VIDEO: "Snatch" is presented in a 1.85:1 anamorphic widescreen transfer. As usual, Tristar has done a wonderful job with the picture quality, which is only subtracted from by a couple of very slight flaws. Sharpness and detail are not one of them, though. Although there is one scene that Ritchie points out during the commentary was apparently unintentionally soft, the rest of the movie looks terrific - there's a very nice amount of depth to the image in many of the scenes, and the picture looks consistently well-defined.



I didn't really notice any major flaws with the image, but there were a couple of print flaws now and then that popped up, but just as quickly dissapeared. There certainly wasn't much in the way of wear, nor was the minimal wear at all distracting. No edge enhancement or pixelation appears; the image does occasionally have a bit of a "gritty" feel at times, but that's intended and it looks exactly like it did when I saw it on opening weekend several months back.



The film's color scheme is pretty subdued throughout the movie, but there are spots of brighter colors. Either way, colors look accurate and well-rendered, with no problems. Black level is strong and flesh tones are accurate, as well. A very good presentation.



The film's Superbit release again offers a 1.85:1 anamorphic widescreen transfer, but clears out all the supplements and animated menus from the first disc to leave additional room for the audio/video to optimize quality. Essentially, "Snatch" is "Snatch"; it's not a visually sleek or terribly vibrant film, instead going for its own distinctive, gritty appearance - which works well for the picture. Still, the original release portrayed the film's "look" perfectly fine and this new edition doesn't offer much in the way of improvements. Sharpness and detail are about the only difference between this release and the prior one; this Superbit edition did appear to be consistently a bit sharper and more well-defined than the prior one, but not by a whole lot.



Some of the same faults as the previous release appear again here, although a bit less noticably so: a few little specks and marks are spotted on the print used, as are a few instances of less apparent edge enhancement. No pixelation or any other flaws are seen. The film's color scheme is pretty subdued throughout the movie, but there are spots of brighter colors. Either way, colors look accurate and well-rendered, with no problems. Overall, a fine presentation, but only slightly more than the prior edition.





SOUND: "Snatch" comes carrying a wonderful Dolby Digital 5.1 soundtrack. Although it's not highly or consistently agressive, during the film's most intense sequences, surround effects fly out excitingly. Surrounds are also nicely used for some occasional ambient sounds. The score is also peerfectly paired with the scenes in the movie. From the Specials' terrific "Ghost Town" to some techno tracks to even the director's wife's early "Lucky Star". Although some of the music comes from the front, the music also is often offered by the surrounds. It really helps energize the already intense picture.



Audio quality is excellent throughout. There's some decent bass in the movie on ccasion and overall very good fidelity. Dialogue sounded natural and clear, although many people will likely have trouble understanding the heavy accents at times.

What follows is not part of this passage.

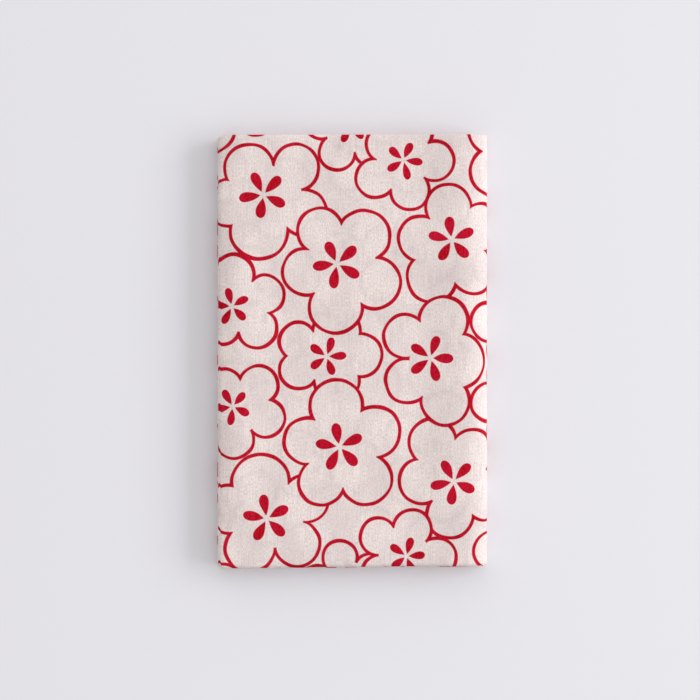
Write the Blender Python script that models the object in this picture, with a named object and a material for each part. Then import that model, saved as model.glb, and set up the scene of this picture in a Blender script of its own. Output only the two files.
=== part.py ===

The Superbit edition of the film provides the same Dolby Digital 5.1 presentation, accompanied by a DTS 5.1 soundtrack. I listened to the DTS soundtrack and also browsed through a few scenes while skipping back-and-forth between the DTS and Dolby Digital soundtracks. The DTS soundtrack seemed largely the same as the Dolby Digital version, aside from a few very minimal differences; the music seemed a little crisper and more lively, while some of the more subtle background sound effects came through with a bit more clarity.



MENUS: The second disc provides the same lively animated main menu as the prior release, but the first disc contains the usual, basic Superbit menu.



EXTRAS: The extras from the second disc of the original release return here on the second disc of this set, and are listed below. However, the terrific (and often very funny) commentary from director Guy Ritchie and producer Matthew Vaughn has not been carried over here.



Making Snatch: Apparently, chess was a popular game on the set of "Snatch". It's featured again here in this 25 minute documentary where actor Jason Statham interviews director Ritchie over a game of chess. Most of the running time, thoug, is behind-the-scenes footage of the cast/crew at work or being interviewed. As we meet many of the crew members, we find out more about their role in the picture and, as a result, learn more about how the film was made and how specific scenes were achieved. Similar to the commentary track, there's a lot of witty humor throughout and jokes at the expense of other members of the crew. A very entertaining look at the making of the film and well worth a look.



Deleted Scenes: There are six deleted scenes included. On the second disc, these scenes are also included on their own, but you also have the choice of optional commentary from the director and producer. These are presented full_frame.



Storyboard Comparison: You can choose to watch the storyboards versus the final scene for "Introduction to Characters", "Avi Goes To London" and "The Big Fight", or you can watch these storyboards on their own.



Video Photo Gallery: About five minutes of still production photos.



Also: 3 U.S. TV Spots. Trailers for "Snatch" (both US Trailer and UK Teasers), Go, Dogma, The Professional, Lady From Shanghai, Dr. Strangelove and the upcoming John Carpenter's "Ghosts Of Mars". Another Mars film, and that's all I'll say about that. Look in the inside insert for production notes, which list the fines that Ritchie took if people were late, etc.





Final Thoughts: "Snatch" is a terrific dark comedy - it's not for everyone, but for those who like films like "Pulp Fiction" (but with more humor), it's definitely worth a look. Tristar has done a very nice job on the disc, with great audio/video quality and excellent supplemental features. Highly Recommended. The Superbit Deluxe DVD does provide slightly better presentation quality, but drops the best extra of the original release. Both editions are about the same price, allowing the viewer to choose whether presentations or supplements are more important. Still, for those who already own the original release, I don't think there's reason enough here for an upgrade.